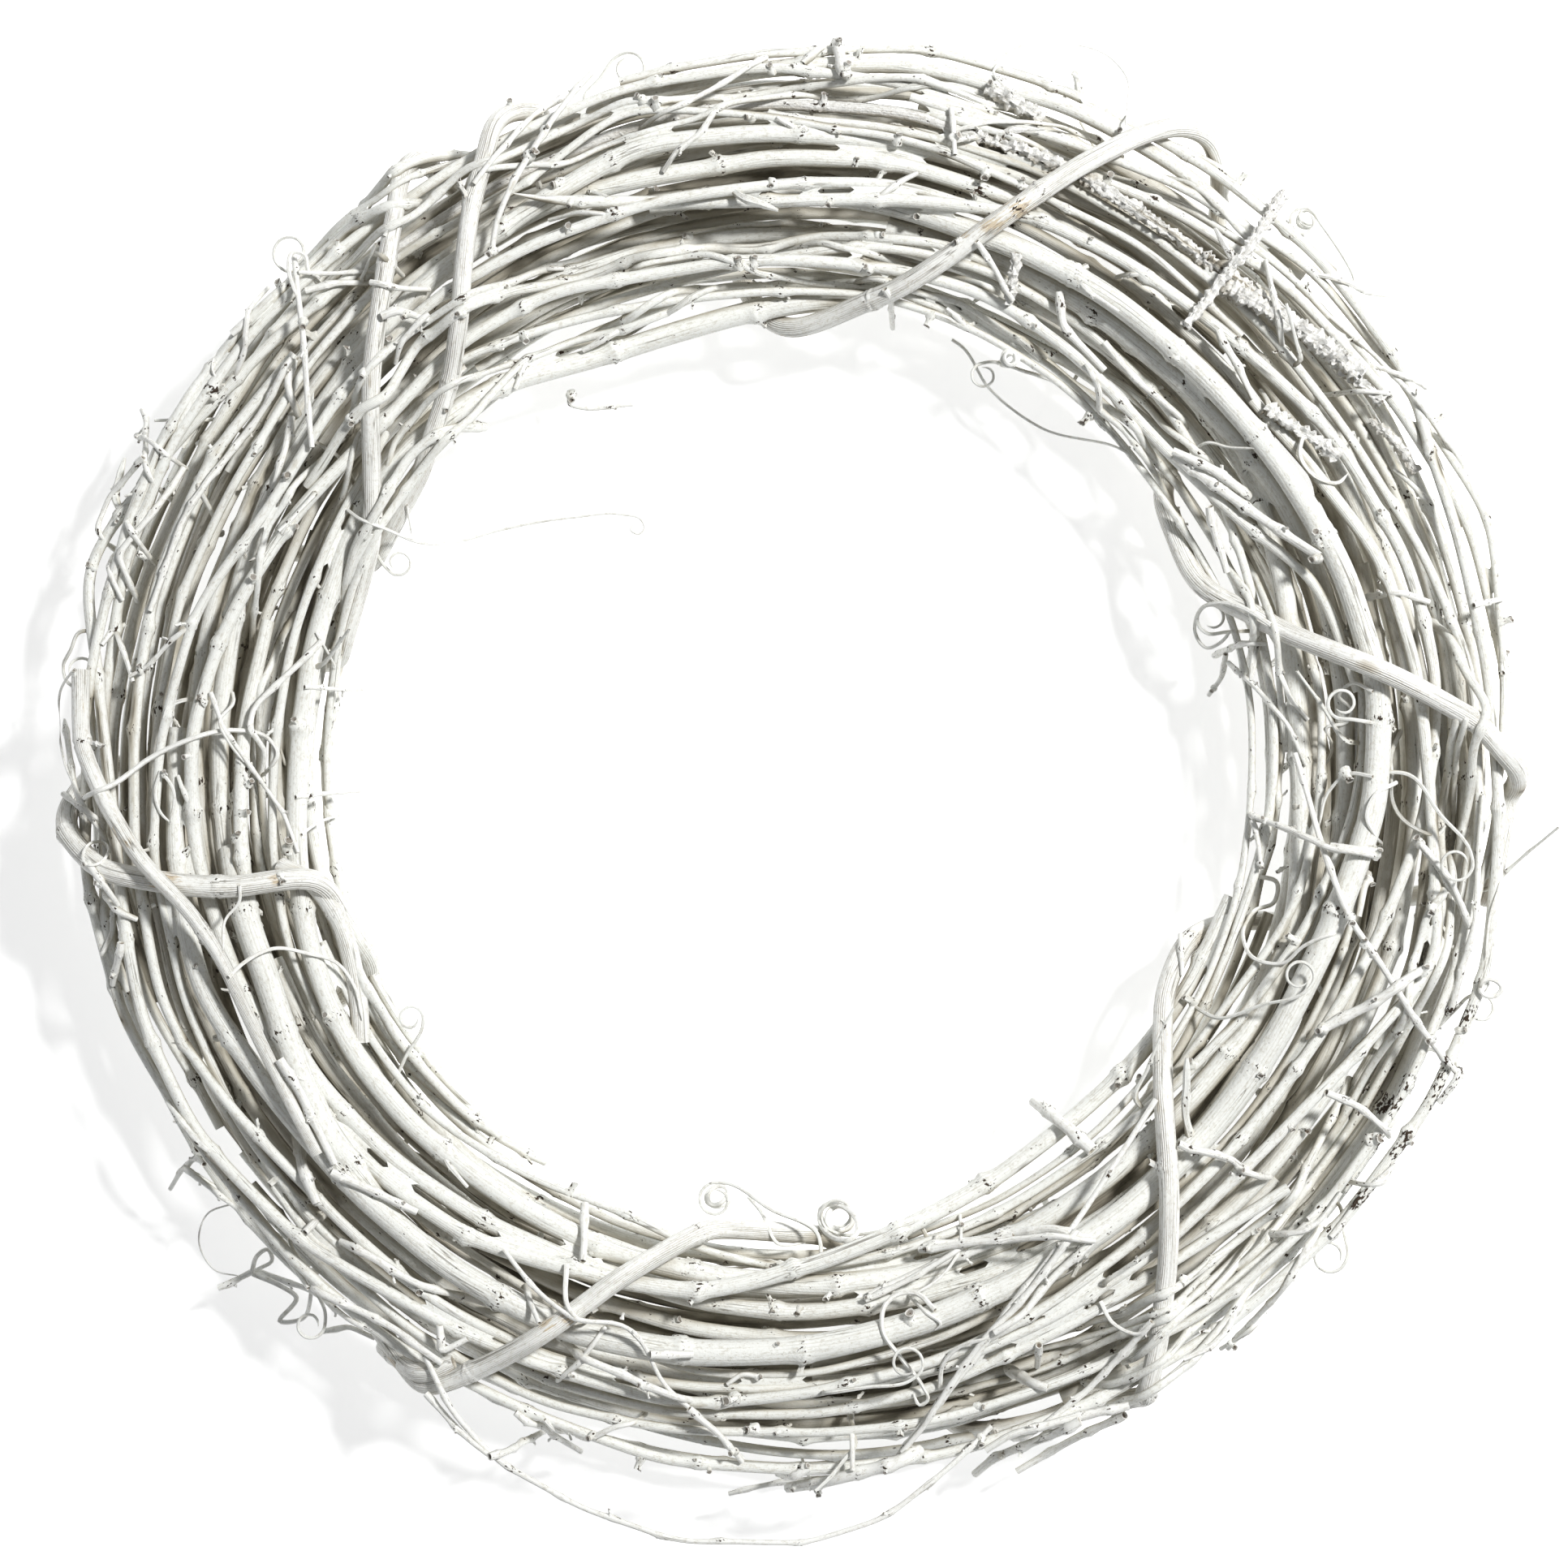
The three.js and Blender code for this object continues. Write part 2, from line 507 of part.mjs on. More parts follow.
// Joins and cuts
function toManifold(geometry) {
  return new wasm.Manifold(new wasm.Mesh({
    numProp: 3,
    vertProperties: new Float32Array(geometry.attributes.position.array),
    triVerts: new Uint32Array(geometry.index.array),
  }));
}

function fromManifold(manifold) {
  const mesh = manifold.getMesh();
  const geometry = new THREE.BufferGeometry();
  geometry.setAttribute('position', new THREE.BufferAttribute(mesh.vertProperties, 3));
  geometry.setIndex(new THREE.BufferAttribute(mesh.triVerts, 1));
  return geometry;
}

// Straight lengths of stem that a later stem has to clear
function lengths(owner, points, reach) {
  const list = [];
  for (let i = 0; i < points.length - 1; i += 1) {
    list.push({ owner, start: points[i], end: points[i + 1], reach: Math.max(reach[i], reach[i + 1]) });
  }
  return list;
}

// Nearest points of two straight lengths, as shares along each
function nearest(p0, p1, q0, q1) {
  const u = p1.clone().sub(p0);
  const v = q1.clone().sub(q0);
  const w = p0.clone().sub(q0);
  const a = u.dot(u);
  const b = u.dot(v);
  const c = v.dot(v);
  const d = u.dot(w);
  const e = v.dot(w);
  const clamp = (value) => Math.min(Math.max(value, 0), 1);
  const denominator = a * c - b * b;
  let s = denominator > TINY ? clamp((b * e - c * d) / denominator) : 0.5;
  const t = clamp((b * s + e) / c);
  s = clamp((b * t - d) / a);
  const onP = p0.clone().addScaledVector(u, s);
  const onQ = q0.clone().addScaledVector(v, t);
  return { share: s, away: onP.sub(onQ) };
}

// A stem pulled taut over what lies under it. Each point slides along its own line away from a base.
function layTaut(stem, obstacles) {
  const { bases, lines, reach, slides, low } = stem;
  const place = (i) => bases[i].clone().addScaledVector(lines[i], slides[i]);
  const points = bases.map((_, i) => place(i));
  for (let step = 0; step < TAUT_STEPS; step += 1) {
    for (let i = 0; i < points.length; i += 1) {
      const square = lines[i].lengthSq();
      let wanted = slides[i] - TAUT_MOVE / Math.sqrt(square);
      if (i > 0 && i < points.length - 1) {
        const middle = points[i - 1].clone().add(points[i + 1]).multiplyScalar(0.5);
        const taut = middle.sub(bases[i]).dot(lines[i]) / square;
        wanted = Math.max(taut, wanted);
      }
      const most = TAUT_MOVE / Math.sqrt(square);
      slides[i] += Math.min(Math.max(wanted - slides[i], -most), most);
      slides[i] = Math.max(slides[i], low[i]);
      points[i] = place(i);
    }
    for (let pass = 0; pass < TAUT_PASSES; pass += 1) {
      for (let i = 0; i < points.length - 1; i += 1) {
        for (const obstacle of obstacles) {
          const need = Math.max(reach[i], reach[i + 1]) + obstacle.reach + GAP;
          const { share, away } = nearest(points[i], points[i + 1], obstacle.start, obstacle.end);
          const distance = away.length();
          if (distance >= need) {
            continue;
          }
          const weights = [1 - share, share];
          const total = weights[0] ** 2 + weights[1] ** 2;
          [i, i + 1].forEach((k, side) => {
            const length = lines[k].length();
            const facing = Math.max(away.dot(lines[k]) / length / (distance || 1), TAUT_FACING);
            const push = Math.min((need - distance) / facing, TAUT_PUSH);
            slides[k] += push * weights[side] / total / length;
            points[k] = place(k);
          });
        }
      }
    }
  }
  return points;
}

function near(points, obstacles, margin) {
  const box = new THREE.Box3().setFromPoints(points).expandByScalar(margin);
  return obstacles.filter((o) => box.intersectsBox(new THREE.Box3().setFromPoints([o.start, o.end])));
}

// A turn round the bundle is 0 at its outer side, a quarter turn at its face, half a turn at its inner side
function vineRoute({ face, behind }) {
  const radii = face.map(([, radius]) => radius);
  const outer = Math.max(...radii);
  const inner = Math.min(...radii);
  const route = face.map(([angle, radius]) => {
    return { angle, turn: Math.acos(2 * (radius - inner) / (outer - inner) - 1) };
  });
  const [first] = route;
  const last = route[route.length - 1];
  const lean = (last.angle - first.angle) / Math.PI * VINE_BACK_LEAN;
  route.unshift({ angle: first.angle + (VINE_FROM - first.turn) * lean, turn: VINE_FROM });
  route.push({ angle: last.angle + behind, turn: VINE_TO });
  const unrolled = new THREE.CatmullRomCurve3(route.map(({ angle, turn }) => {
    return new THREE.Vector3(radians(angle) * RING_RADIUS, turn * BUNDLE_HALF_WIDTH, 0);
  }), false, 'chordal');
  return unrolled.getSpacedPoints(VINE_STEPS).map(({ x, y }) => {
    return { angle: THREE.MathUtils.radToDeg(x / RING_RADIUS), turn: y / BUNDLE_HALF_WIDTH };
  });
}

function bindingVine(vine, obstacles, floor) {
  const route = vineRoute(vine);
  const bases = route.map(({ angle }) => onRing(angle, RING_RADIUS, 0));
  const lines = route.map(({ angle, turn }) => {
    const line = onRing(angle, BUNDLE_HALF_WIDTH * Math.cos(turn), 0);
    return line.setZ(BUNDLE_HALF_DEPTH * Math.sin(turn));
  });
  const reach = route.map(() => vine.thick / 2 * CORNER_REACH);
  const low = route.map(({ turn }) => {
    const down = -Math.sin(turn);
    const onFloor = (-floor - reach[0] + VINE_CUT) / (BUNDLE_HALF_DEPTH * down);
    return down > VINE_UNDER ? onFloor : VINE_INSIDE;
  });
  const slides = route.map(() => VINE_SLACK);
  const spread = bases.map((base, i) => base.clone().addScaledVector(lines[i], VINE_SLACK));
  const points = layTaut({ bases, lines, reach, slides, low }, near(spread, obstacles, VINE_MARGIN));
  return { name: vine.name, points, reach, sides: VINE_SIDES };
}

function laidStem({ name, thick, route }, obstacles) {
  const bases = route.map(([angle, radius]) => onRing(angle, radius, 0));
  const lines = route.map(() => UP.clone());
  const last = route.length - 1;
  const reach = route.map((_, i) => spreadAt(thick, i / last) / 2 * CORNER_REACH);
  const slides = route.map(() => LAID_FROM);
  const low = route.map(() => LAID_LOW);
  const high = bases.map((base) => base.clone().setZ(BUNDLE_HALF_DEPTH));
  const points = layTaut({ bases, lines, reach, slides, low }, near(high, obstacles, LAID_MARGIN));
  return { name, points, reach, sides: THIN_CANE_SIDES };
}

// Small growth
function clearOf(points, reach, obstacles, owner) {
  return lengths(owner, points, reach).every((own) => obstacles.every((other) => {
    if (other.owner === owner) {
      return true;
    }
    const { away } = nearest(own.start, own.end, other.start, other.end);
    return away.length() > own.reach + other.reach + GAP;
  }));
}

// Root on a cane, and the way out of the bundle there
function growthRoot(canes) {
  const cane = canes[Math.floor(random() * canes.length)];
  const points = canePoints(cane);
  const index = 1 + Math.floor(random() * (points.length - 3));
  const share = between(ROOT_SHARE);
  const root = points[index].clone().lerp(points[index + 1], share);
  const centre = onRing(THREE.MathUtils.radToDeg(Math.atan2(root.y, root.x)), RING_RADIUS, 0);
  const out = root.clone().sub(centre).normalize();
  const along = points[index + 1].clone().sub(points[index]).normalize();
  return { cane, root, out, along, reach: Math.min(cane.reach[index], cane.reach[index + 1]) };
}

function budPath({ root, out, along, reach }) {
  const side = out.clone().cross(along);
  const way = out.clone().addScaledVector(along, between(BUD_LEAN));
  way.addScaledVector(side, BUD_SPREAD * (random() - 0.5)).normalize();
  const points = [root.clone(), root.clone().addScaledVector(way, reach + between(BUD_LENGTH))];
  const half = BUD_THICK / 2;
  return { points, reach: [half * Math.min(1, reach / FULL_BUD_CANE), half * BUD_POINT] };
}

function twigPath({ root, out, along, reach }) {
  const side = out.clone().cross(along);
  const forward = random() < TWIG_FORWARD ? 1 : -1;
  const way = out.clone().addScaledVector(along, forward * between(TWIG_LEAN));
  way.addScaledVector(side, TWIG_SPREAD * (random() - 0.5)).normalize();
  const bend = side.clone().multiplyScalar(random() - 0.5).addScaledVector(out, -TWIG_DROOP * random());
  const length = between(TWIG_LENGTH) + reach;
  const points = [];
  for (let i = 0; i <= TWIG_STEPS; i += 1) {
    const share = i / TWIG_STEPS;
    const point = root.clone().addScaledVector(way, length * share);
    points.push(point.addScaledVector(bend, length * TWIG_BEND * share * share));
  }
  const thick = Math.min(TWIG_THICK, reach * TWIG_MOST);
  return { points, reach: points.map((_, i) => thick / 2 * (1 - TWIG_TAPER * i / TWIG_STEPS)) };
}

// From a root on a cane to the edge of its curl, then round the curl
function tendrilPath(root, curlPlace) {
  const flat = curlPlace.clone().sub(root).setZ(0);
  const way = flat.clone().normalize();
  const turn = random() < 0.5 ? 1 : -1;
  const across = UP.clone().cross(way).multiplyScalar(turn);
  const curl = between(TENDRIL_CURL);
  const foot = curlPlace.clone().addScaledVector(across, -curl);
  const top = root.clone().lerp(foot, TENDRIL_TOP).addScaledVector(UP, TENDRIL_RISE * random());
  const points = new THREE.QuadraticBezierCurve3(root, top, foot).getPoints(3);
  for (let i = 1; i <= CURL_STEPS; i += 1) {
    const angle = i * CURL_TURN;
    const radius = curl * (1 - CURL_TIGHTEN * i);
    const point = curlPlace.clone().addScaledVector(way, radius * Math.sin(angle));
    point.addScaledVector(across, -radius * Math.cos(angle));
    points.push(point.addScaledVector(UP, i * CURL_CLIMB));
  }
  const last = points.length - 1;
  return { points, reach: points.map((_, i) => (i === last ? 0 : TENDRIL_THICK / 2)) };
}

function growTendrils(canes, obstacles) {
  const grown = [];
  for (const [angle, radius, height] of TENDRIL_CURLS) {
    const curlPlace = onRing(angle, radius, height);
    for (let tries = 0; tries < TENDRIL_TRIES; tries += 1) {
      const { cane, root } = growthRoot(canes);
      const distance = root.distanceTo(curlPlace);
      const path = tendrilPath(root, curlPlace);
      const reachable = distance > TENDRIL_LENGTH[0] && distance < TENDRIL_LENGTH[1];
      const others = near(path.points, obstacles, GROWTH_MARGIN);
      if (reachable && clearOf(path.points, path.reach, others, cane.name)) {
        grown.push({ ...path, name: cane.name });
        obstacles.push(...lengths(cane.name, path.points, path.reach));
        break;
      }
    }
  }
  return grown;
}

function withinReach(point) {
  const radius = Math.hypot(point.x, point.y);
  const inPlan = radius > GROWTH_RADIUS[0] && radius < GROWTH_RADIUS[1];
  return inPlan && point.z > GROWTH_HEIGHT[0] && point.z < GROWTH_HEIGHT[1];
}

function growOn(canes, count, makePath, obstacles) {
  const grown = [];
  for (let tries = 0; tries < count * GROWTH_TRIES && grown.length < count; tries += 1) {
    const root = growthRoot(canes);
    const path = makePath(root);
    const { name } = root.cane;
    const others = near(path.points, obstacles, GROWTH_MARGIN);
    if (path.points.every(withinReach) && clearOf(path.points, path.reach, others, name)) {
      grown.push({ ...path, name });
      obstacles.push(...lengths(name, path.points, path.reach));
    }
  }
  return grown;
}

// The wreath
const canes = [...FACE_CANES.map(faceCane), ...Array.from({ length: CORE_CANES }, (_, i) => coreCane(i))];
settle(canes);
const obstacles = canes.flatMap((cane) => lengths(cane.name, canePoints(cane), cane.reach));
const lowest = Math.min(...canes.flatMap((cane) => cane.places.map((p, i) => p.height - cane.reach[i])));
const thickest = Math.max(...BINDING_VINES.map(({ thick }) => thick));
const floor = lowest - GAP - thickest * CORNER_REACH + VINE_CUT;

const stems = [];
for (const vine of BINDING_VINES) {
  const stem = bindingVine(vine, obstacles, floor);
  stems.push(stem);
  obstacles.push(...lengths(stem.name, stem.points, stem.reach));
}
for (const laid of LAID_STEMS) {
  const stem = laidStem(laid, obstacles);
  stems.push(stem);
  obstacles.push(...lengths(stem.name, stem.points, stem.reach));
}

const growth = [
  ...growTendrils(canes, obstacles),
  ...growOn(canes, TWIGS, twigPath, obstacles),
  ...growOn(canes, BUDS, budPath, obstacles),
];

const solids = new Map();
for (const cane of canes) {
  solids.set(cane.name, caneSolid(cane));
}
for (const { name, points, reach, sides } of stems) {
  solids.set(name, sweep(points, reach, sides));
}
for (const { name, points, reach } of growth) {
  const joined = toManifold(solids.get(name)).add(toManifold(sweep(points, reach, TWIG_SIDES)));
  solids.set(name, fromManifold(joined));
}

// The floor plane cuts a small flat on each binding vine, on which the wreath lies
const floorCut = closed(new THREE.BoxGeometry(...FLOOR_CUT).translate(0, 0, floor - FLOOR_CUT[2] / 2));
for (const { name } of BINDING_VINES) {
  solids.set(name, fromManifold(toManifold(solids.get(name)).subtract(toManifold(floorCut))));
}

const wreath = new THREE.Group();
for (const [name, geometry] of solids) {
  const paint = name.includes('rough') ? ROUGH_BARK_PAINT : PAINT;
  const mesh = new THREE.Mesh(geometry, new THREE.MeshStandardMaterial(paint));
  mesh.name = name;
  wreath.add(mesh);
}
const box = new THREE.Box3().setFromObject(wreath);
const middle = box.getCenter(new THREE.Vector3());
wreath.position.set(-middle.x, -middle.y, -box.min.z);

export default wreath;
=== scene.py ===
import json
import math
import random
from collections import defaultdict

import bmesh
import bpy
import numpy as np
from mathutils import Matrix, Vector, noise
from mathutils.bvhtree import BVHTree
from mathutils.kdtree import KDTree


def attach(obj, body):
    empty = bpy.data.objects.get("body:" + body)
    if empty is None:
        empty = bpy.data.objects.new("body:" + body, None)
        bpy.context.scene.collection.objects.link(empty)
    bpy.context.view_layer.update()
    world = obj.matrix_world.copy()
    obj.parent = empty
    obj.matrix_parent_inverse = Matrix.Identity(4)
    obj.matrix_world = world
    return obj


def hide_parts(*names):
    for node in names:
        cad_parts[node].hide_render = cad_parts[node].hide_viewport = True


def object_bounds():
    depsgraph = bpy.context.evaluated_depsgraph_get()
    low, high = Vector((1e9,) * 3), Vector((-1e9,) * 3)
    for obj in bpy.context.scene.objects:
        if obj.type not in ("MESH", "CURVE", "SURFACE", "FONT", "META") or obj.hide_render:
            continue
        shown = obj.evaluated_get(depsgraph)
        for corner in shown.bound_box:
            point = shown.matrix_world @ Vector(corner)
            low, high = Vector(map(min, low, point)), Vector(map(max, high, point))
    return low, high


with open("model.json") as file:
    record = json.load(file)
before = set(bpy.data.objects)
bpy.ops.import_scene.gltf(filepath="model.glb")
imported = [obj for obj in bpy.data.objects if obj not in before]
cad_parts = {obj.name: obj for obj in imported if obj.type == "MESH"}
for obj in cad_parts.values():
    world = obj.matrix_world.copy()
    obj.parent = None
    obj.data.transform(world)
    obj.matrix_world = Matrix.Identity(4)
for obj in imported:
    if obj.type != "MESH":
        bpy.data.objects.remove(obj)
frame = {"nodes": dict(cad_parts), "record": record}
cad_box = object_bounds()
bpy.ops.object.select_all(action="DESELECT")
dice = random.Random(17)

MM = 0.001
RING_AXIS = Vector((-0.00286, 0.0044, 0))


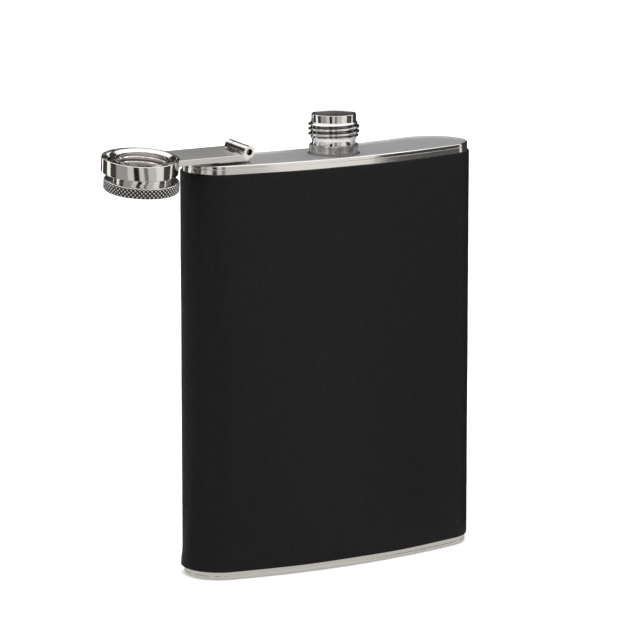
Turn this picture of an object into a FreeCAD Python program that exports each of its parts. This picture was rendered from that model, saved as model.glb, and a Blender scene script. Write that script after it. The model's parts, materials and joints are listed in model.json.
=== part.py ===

────

The task. Begin at the line containing "const wreath = new THREE.Group();", end at the line containing "if empty is", and reproduce every line in that range exactly, both ends included.

Output of the exercise.
const wreath = new THREE.Group();
for (const [name, geometry] of solids) {
  const paint = name.includes('rough') ? ROUGH_BARK_PAINT : PAINT;
  const mesh = new THREE.Mesh(geometry, new THREE.MeshStandardMaterial(paint));
  mesh.name = name;
  wreath.add(mesh);
}
const box = new THREE.Box3().setFromObject(wreath);
const middle = box.getCenter(new THREE.Vector3());
wreath.position.set(-middle.x, -middle.y, -box.min.z);

export default wreath;
=== scene.py ===
import json
import math
import random
from collections import defaultdict

import bmesh
import bpy
import numpy as np
from mathutils import Matrix, Vector, noise
from mathutils.bvhtree import BVHTree
from mathutils.kdtree import KDTree


def attach(obj, body):
    empty = bpy.data.objects.get("body:" + body)
    if empty is None:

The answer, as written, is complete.